Plagued by wrist injuries and mental health issues, Drouin played out his contract in Montreal and signed with the Colorado Avalanche as a free agent before the 2023-24 campaign. He reunited with his junior teammate Nathan MacKinnon and had a career high in points, with 56 in his first campaign near the Rocky Mountains. Playing in 79 games on a $825,000 contract, he gave Colorado its money’s worth.
A free agent again last Summer, he decided to stay with the Avalanche and signed a one-year deal with a $2.5 M cap hit. Unfortunately for Drouin, the injury ninja figured out where to find him. He has been limited to just 28 games this season, but he has 25 points. That’s a 73 points projected on 82 games. He would have been a fan favourite had he managed to do that in Montreal.
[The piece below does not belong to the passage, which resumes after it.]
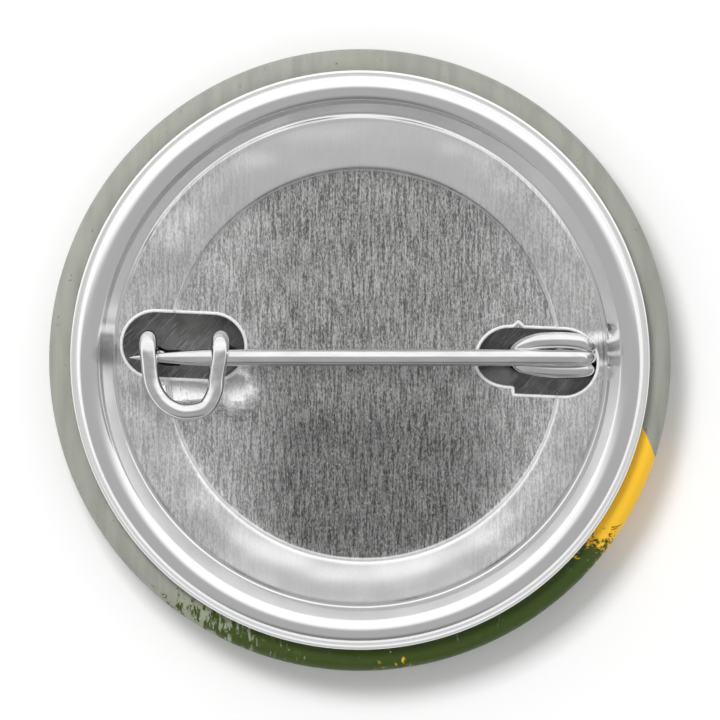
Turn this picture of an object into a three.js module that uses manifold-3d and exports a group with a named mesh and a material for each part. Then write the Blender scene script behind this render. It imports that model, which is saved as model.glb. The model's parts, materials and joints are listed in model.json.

Unfortunately for the fans and Drouin himself, he didn’t have the same type of linemates in Montreal as in Colorado, and the pressure level was different. In Montreal, his contract meant that he should be “THE guy,” but in Colorado, he’s one of the guys and not the team's stars.
Not to rub salt in the wound, but Drouin is not the only former Canadiens who is thriving in Colorado. Artturi Lehkonen, who was a regular in the Habs' bottom six, became top-six material in Denver. He’s also dealt with many injuries, but he won the Stanley Cup with the Avs, scoring the cup-winning goal and signing a 5-year contract with a $4.5 M cap hit.